◆ Job
Reproduce the material exactly, omitting nothing.

◆ Given material

-- BEGIN --

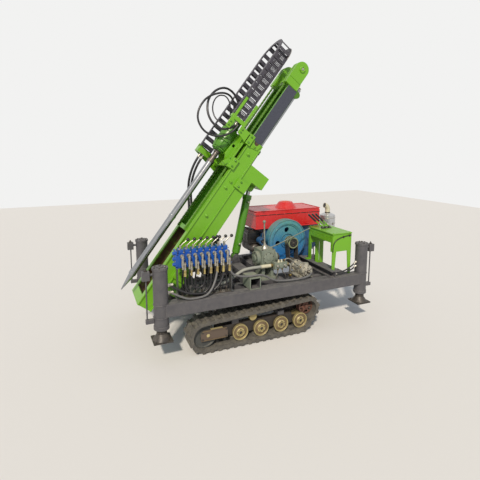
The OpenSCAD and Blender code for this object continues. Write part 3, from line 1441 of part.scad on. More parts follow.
module derrick_barrel() color("darkgreen") on_derrick() difference() {
  union() {
    bar_y(derrick_pin_d / 2 + 14, -derrick_eye_w / 2, derrick_eye_w / 2);
    block([0, -derrick_eye_w / 2, -24], [derrick_neck, derrick_eye_w / 2, 24]);
    bar([derrick_neck, 0, 0], [derrick_gland - 40, 0, 0], derrick_od / 2);
    bar([derrick_gland - 40, 0, 0], [derrick_gland, 0, 0], derrick_od / 2 + 5);
  }
  bar_y(derrick_pin_d / 2 + pin_play, -derrick_eye_w, derrick_eye_w);
  bar([derrick_neck + 16, 0, 0], [derrick_gland - 40, 0, 0], derrick_rod_d / 2 + 8);
  bar([derrick_gland - 42, 0, 0], [derrick_gland + 1, 0, 0], derrick_rod_d / 2 + pin_play);
}

// The rod ends in its eye with the pin in it, between the ears of the arm
module derrick_rod() color("gainsboro") on_derrick() {
  bar([derrick_neck + 22, 0, 0], [derrick_len - derrick_pin_d / 2, 0, 0], derrick_rod_d / 2);
  translate([derrick_len, 0, 0]) bar_y(derrick_pin_d / 2 + 13, -derrick_eye_w / 2, derrick_eye_w / 2);
}

chassis_frame();
leg_tubes();
lock_valves();
undercarriage();
track_frames();
track_near();
track_far();
track_rollers();
idler_wheels();
drive_sprockets();
leg_rod_front_near();
leg_rod_front_far();
leg_rod_rear_near();
leg_rod_rear_far();
mast_support();
mast_outer();
feed_barrel();
chain_bracket();
mast_inner();
sheave_heads();
chain_sheaves();
feed_chains();
feed_rod();
drag_chain_bend();
head_carriage();
rotary_head();
chain_fork();
head_hoses();
drag_chain_near();
drag_chain_far();
spindle_adaptor();
drill_rod();
derrick_barrel();
derrick_rod();
engine_block();
engine_flywheel();
water_hopper();
air_cleaner();
drive_belts();
pump_pulley();
hydraulic_pump();
gearbox();
oil_tank();
operator_console();
valve_bank();
valve_fittings();
valve_levers();
hydraulic_hoses();
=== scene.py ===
# %% [markdown]
# # A small tracked pile driver rig
# The real machine is welded steel, cast iron and rubber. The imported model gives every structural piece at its
# real place and size. This lesson keeps those pieces, gives each its finish, and then builds what a workshop adds
# last: hoses with crimped ends, bolts, weld beads, grease nipples, chain pins and control rods.

# %% Load the frame
import json
import math

import bmesh
import bpy
from mathutils import Matrix, Vector

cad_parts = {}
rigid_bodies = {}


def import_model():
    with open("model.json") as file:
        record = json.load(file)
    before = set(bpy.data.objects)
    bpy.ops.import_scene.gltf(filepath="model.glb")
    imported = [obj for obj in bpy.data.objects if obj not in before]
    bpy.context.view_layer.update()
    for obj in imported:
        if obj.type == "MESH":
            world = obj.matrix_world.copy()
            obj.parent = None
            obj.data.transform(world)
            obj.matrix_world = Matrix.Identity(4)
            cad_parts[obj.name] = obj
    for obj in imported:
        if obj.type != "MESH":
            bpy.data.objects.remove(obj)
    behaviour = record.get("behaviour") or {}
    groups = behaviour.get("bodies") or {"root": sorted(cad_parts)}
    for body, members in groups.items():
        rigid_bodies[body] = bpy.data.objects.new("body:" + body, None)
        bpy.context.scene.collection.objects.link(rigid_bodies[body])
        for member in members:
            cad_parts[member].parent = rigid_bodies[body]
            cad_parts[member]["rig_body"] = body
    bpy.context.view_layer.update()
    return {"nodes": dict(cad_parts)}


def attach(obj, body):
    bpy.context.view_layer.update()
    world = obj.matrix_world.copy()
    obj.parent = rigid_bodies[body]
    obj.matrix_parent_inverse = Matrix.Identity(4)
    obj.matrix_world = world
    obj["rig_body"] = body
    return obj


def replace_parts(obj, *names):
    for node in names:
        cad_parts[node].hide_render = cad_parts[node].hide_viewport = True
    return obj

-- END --

◆ Expected answer
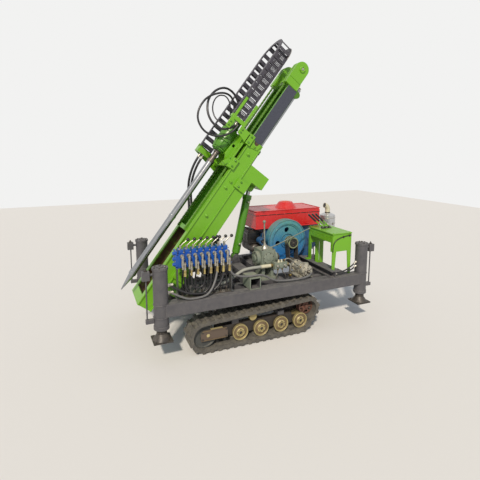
The OpenSCAD and Blender code for this object continues. Write part 3, from line 1441 of part.scad on. More parts follow.
module derrick_barrel() color("darkgreen") on_derrick() difference() {
  union() {
    bar_y(derrick_pin_d / 2 + 14, -derrick_eye_w / 2, derrick_eye_w / 2);
    block([0, -derrick_eye_w / 2, -24], [derrick_neck, derrick_eye_w / 2, 24]);
    bar([derrick_neck, 0, 0], [derrick_gland - 40, 0, 0], derrick_od / 2);
    bar([derrick_gland - 40, 0, 0], [derrick_gland, 0, 0], derrick_od / 2 + 5);
  }
  bar_y(derrick_pin_d / 2 + pin_play, -derrick_eye_w, derrick_eye_w);
  bar([derrick_neck + 16, 0, 0], [derrick_gland - 40, 0, 0], derrick_rod_d / 2 + 8);
  bar([derrick_gland - 42, 0, 0], [derrick_gland + 1, 0, 0], derrick_rod_d / 2 + pin_play);
}

// The rod ends in its eye with the pin in it, between the ears of the arm
module derrick_rod() color("gainsboro") on_derrick() {
  bar([derrick_neck + 22, 0, 0], [derrick_len - derrick_pin_d / 2, 0, 0], derrick_rod_d / 2);
  translate([derrick_len, 0, 0]) bar_y(derrick_pin_d / 2 + 13, -derrick_eye_w / 2, derrick_eye_w / 2);
}

chassis_frame();
leg_tubes();
lock_valves();
undercarriage();
track_frames();
track_near();
track_far();
track_rollers();
idler_wheels();
drive_sprockets();
leg_rod_front_near();
leg_rod_front_far();
leg_rod_rear_near();
leg_rod_rear_far();
mast_support();
mast_outer();
feed_barrel();
chain_bracket();
mast_inner();
sheave_heads();
chain_sheaves();
feed_chains();
feed_rod();
drag_chain_bend();
head_carriage();
rotary_head();
chain_fork();
head_hoses();
drag_chain_near();
drag_chain_far();
spindle_adaptor();
drill_rod();
derrick_barrel();
derrick_rod();
engine_block();
engine_flywheel();
water_hopper();
air_cleaner();
drive_belts();
pump_pulley();
hydraulic_pump();
gearbox();
oil_tank();
operator_console();
valve_bank();
valve_fittings();
valve_levers();
hydraulic_hoses();
=== scene.py ===
# %% [markdown]
# # A small tracked pile driver rig
# The real machine is welded steel, cast iron and rubber. The imported model gives every structural piece at its
# real place and size. This lesson keeps those pieces, gives each its finish, and then builds what a workshop adds
# last: hoses with crimped ends, bolts, weld beads, grease nipples, chain pins and control rods.

# %% Load the frame
import json
import math

import bmesh
import bpy
from mathutils import Matrix, Vector

cad_parts = {}
rigid_bodies = {}


def import_model():
    with open("model.json") as file:
        record = json.load(file)
    before = set(bpy.data.objects)
    bpy.ops.import_scene.gltf(filepath="model.glb")
    imported = [obj for obj in bpy.data.objects if obj not in before]
    bpy.context.view_layer.update()
    for obj in imported:
        if obj.type == "MESH":
            world = obj.matrix_world.copy()
            obj.parent = None
            obj.data.transform(world)
            obj.matrix_world = Matrix.Identity(4)
            cad_parts[obj.name] = obj
    for obj in imported:
        if obj.type != "MESH":
            bpy.data.objects.remove(obj)
    behaviour = record.get("behaviour") or {}
    groups = behaviour.get("bodies") or {"root": sorted(cad_parts)}
    for body, members in groups.items():
        rigid_bodies[body] = bpy.data.objects.new("body:" + body, None)
        bpy.context.scene.collection.objects.link(rigid_bodies[body])
        for member in members:
            cad_parts[member].parent = rigid_bodies[body]
            cad_parts[member]["rig_body"] = body
    bpy.context.view_layer.update()
    return {"nodes": dict(cad_parts)}


def attach(obj, body):
    bpy.context.view_layer.update()
    world = obj.matrix_world.copy()
    obj.parent = rigid_bodies[body]
    obj.matrix_parent_inverse = Matrix.Identity(4)
    obj.matrix_world = world
    obj["rig_body"] = body
    return obj


def replace_parts(obj, *names):
    for node in names:
        cad_parts[node].hide_render = cad_parts[node].hide_viewport = True
    return obj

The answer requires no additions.